Doubleday. 336 pages. $24.95. ISBN: 0385513240
"For all its considerable charms, Wickett’s Remedy is oddly tension-deprived and maintains a certain detachment from the reader. These are not flaws, but a subtle, artful effect created by the novel’s narrator, a member of a Greek chorus of the dead who speak to us from the novel’s margins, offering from the pool of their own memories alternate versions of Lydia’s life—commentary that is by turns hilarious, argumentative, meddlesome and regretful." Susan Lynne Harkins
"The first thing the reader notices about Wickett’s Remedy is that, five years in the making, this is a prodigiously researched book, one that pays scrupulous attention to the science of the time. … For all its merits, the novel lacks dramatic tension, the deaths all but e-mailed to us." Barbara Liss
Los Angeles Times
"Goldberg’s descriptions of a city under siege are often breathtaking, and her most fully realized character turns out not to be a person but the epidemic itself and the panic and dread that surrounded it.
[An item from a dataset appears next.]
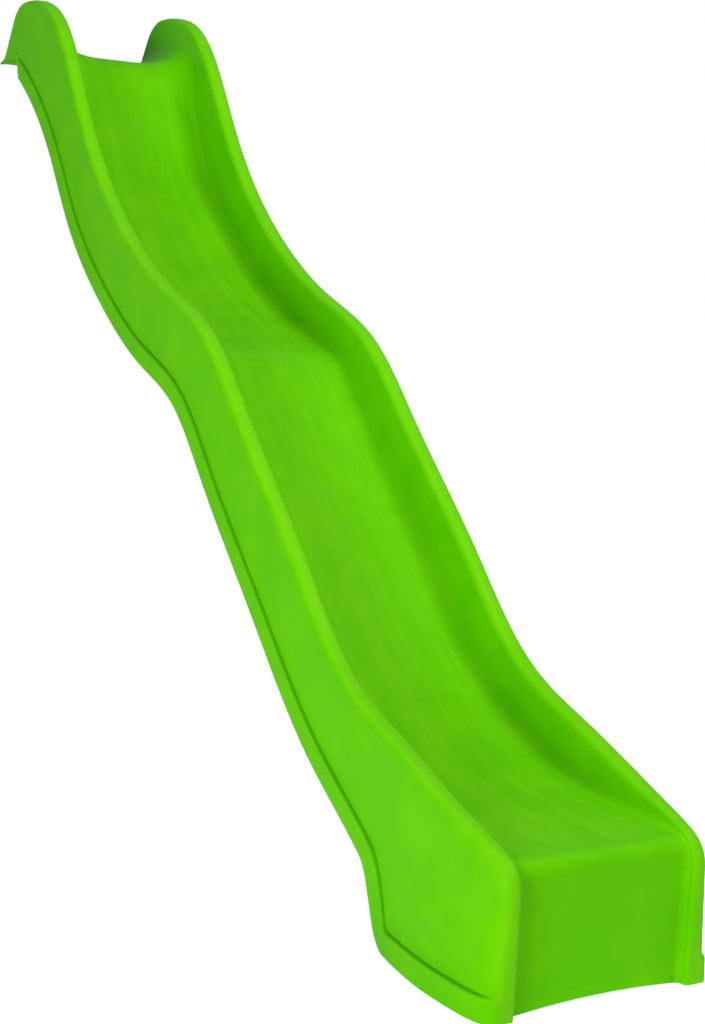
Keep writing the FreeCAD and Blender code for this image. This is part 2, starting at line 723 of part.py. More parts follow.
for item in doc.Objects:
    if "Invalid" in item.State or "Error" in item.State:
        raise RuntimeError(f"{item.Name} failed: {item.State}")
for node in nodes:
    if node.Shape.isNull() or not node.Shape.isValid():
        raise RuntimeError(f"{node.Label} has no valid shape")

os.makedirs("parts", exist_ok=True)
for node in nodes:
    node.Shape.exportStep(f"parts/{node.Label}.step")
    box = node.Shape.optimalBoundingBox()
    print(f"{node.Label}: {len(node.Shape.Solids)} solids, {node.Shape.Volume / 1000.0:.1f} cm3, "
          f"z {box.ZMin:.1f} to {box.ZMax:.1f}, y {box.YMin:.1f} to {box.YMax:.1f}")
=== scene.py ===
import logging
import math
from dataclasses import dataclass
from enum import Enum

import bmesh
import bpy
import numpy as np
from mathutils import Matrix, Vector


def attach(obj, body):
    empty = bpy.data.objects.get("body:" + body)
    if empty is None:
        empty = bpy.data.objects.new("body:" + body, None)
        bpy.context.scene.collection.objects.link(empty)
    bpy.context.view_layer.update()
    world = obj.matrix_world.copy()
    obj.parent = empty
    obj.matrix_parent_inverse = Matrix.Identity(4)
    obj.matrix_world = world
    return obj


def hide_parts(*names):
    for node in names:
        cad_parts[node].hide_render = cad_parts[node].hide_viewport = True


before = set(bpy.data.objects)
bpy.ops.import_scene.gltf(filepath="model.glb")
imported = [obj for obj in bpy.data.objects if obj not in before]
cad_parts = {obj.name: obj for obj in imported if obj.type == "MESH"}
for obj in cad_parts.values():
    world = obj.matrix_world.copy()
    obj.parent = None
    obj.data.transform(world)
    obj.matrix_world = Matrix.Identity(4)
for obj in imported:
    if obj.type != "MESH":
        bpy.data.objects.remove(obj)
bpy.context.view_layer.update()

log = logging.getLogger("wave_slide")

ROOT = "root"
MM = 0.001
SIDES = (-1.0, 1.0)
SHARP_ANGLE = math.radians(38.0)
TINY = 1e-6
SAME_PLACE = 1e-9
ON_FACE = 1e-4
MIRROR_MERGE = 1e-5
ROW_MERGE = 2e-5
DISTANCE_BATCH = 512
SMALL_ROUND_FACETS = 3
FOLD_FACETS = 5
HOLE_FACETS = 32
SCREW_FACETS = 24
# Inset and rise of each step of a screw's head, from its rim to the floor of its socket.
SCREW_STEPS = (
    (0.0, 0.0016), (0.0005, 0.0006), (0.0009, 0.0005), (0.0016, 0.0003), (0.0, -0.0018))
SOCKET_STEP = 3
SOCKET_LOBES = 6.0
SOCKET_LOBE_DEPTH = 0.12


class Slot(Enum):
    """Material slots of the record."""

    MOULDING = "moulded_plastic"
    GALVANISED = "galvanised_steel"
    SCREW = "screw_steel"


class Bed(Enum):
    """Stretches of the bed's profile, in order, uphill from the foot of the front panel."""

    PANEL = 0
    LIP_ROLL = 1
    OUTLET = 2
    RUNOUT = 3
    MAIN = 4
    CREST = 5
    CREST_TOP = 6
    TROUGH = 7
    UPPER = 8
    BEND = 9
    STEEP = 10
    TOP = 11
    LIP = 12


# Where the ridge's knots stand above the bed, uphill from the outlet to the top bend.
KNOTS = (
    (Bed.OUTLET, 0.55), (Bed.RUNOUT, 0.12), (Bed.RUNOUT, 0.6), (Bed.MAIN, 0.15), (Bed.MAIN, 0.7),
    (Bed.CREST, 0.4), (Bed.TROUGH, 0.1), (Bed.TROUGH, 0.6), (Bed.UPPER, 0.5), (Bed.STEEP, 0.15),
    (Bed.TOP, 0.75))
# The trimmed edge follows the ridge from this knot on.
FIRST_SKIRT_KNOT = 3
# Spans of the three lines where stations stand twice as close.
FINE_SPANS = (0, 1, 13, 14, 15, 16, 17)


# ---------------------------------------------------------------- profiles in the YZ plane


def forward(heading: float) -> np.ndarray:
    """Return the unit (y, z) vector of a heading in degrees above level."""
    angle = math.radians(heading)
    return np.array((math.cos(angle), math.sin(angle)))


def upward(heading: float) -> np.ndarray:
    """Return the unit (y, z) vector square to a heading, on its upper side."""
    angle = math.radians(heading)
    return np.array((-math.sin(angle), math.cos(angle)))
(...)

The all-pervasive presence takes on form and substance in a way that most of the people who populate Wickett’s Remedy never quite get the chance to do." Brigid Brett
San Francisco Chronicle
"With Wickett’s Remedy, Goldberg defies any critics who might have typecast her as a ‘Jewish writer’; clearly, Goldberg knows from other worlds. … The side plots don’t distract from the book (they make the book all the more fun), though the two major plotlines (the first about Lydia and Henry, the second about the flu epidemic) do seem to compete with each other, and in a sense detract from each other." Debra Spark
"Some of this [slew of historical documents] resolves into a mildly engaging subplot, but most of it—news clippings and public notices—just hangs there, dangling like unsightly threads of yarn that should have been knitted into the garment. The one marginal note that stayed with me long after I closed the book showed that this structure had potential that usually went unrealized." Geraldine Brooks
"The conceit of using voices of the dead to interrupt from the margins is a cute device at first, funny in some places as they amplify parts of the story. … [T]he story of Gallups Island may stick with you for a while, but Liddie, poor flat, lifeless Liddie, won’t." Amy Canfield
"Wickett’s Remedy is itself a failed experiment, but it fails with style. … Without all the clutter, this is one powerful writer." Anne Jolis
Critics expecting another Bee Season were disappointed; the more open-minded critics (or those wanting a good history of the 1918 epidemic) found great talent and originality in this sprawling, overstuffed book. The great point of debate centers on the newspaper articles, letters, and Greek chorus that interrupt to critique the accuracy of Lydia’s memories. While inventive, this technique at times overwhelms the storyline; ironically, some critics saw the dead voices as more alive than Lydia, despite her immense emotional suffering. But Goldberg did her research: her graphic descriptions of the flu and Lydia’s experience on Gallups Island are the book’s strongest scenes. Readers should forgive the strange pacing and schizophrenic voices and themes, however: Goldberg is a writer to watch.
Bee Season (2000): After fifth-grader Eliza Naumann takes first prize in a spelling bee, her religious father encourages her to examine ancient Jewish and Kabbalist texts—testing their already dysfunctional family.